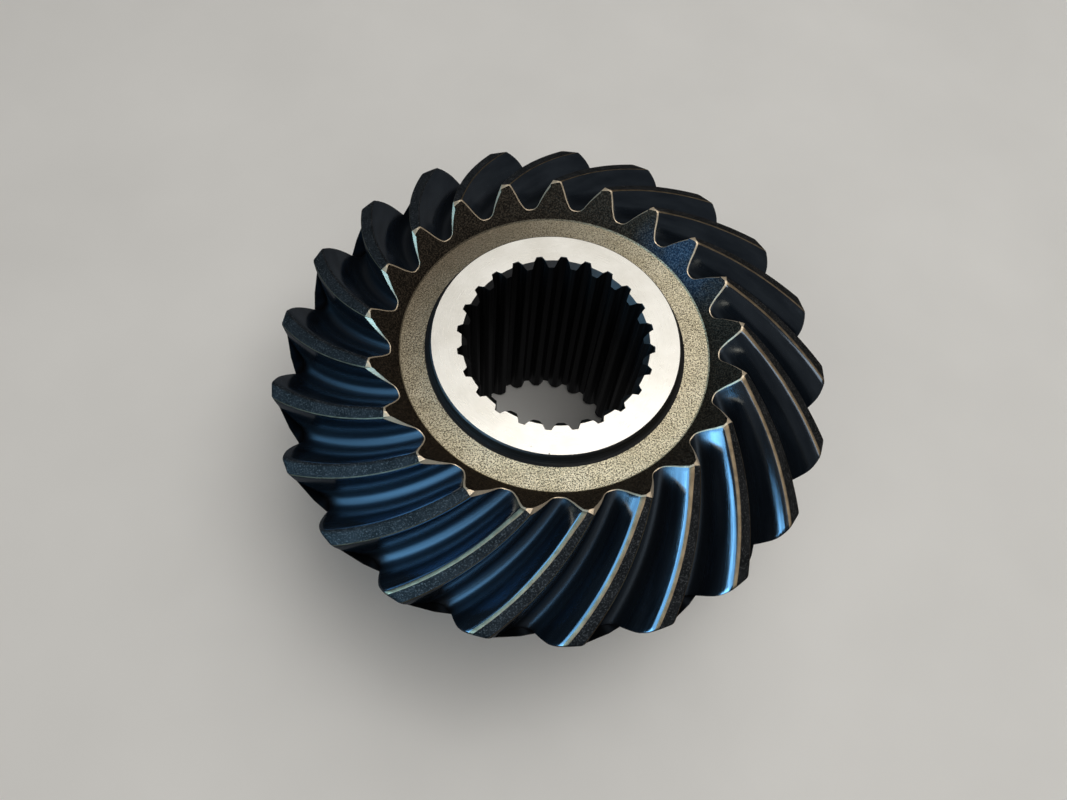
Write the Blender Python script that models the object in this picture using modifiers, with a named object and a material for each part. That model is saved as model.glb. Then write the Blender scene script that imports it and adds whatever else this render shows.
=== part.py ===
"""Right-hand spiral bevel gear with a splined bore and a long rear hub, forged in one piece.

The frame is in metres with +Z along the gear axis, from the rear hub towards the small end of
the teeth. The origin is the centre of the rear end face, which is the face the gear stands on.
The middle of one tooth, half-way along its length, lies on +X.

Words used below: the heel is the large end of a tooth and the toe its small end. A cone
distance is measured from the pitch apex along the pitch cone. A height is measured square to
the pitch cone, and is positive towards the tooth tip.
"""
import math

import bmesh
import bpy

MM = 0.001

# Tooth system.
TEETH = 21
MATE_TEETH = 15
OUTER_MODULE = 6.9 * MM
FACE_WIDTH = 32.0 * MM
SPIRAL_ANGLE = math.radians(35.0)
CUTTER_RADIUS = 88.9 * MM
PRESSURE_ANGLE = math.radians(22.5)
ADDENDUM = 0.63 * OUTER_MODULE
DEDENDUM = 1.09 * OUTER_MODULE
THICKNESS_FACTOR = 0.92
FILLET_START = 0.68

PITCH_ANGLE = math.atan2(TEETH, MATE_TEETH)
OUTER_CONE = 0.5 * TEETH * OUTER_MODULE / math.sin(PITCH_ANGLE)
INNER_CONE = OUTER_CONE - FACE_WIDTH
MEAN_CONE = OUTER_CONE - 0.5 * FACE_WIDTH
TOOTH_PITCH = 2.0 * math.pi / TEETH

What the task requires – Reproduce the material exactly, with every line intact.

Worked solution –
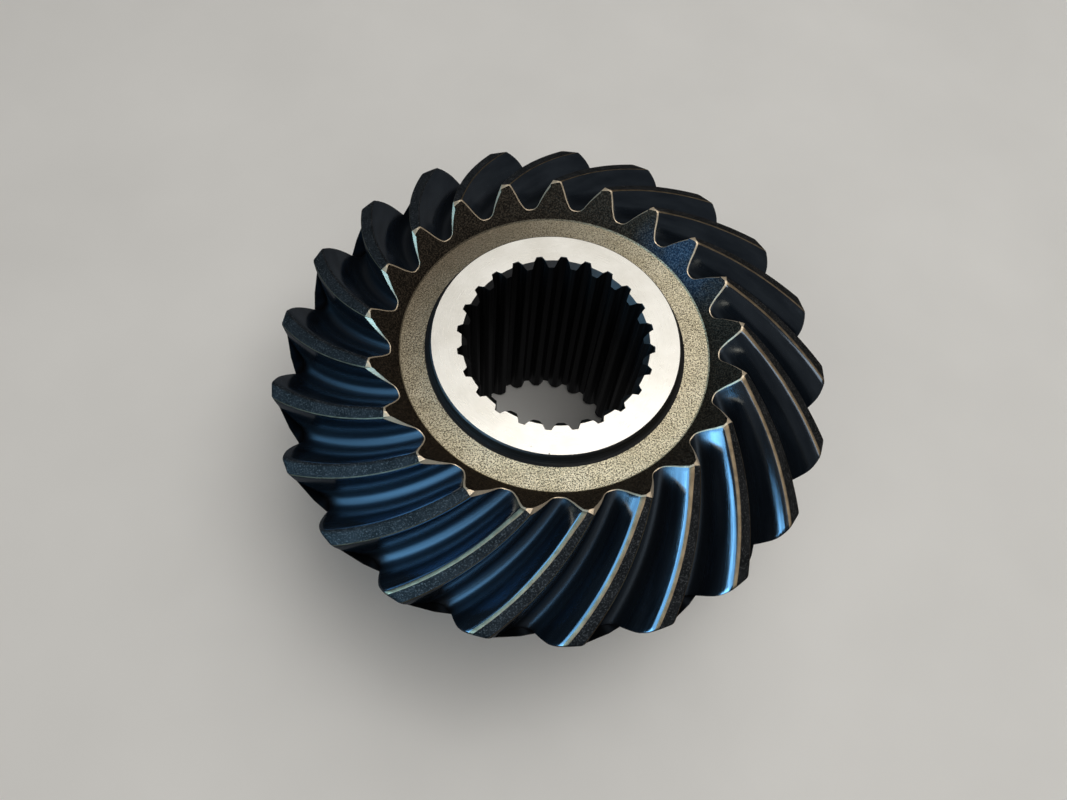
Write the Blender Python script that models the object in this picture using modifiers, with a named object and a material for each part. That model is saved as model.glb. Then write the Blender scene script that imports it and adds whatever else this render shows.
=== part.py ===
"""Right-hand spiral bevel gear with a splined bore and a long rear hub, forged in one piece.

The frame is in metres with +Z along the gear axis, from the rear hub towards the small end of
the teeth. The origin is the centre of the rear end face, which is the face the gear stands on.
The middle of one tooth, half-way along its length, lies on +X.

Words used below: the heel is the large end of a tooth and the toe its small end. A cone
distance is measured from the pitch apex along the pitch cone. A height is measured square to
the pitch cone, and is positive towards the tooth tip.
"""
import math

import bmesh
import bpy

MM = 0.001

# Tooth system.
TEETH = 21
MATE_TEETH = 15
OUTER_MODULE = 6.9 * MM
FACE_WIDTH = 32.0 * MM
SPIRAL_ANGLE = math.radians(35.0)
CUTTER_RADIUS = 88.9 * MM
PRESSURE_ANGLE = math.radians(22.5)
ADDENDUM = 0.63 * OUTER_MODULE
DEDENDUM = 1.09 * OUTER_MODULE
THICKNESS_FACTOR = 0.92
FILLET_START = 0.68

PITCH_ANGLE = math.atan2(TEETH, MATE_TEETH)
OUTER_CONE = 0.5 * TEETH * OUTER_MODULE / math.sin(PITCH_ANGLE)
INNER_CONE = OUTER_CONE - FACE_WIDTH
MEAN_CONE = OUTER_CONE - 0.5 * FACE_WIDTH
TOOTH_PITCH = 2.0 * math.pi / TEETH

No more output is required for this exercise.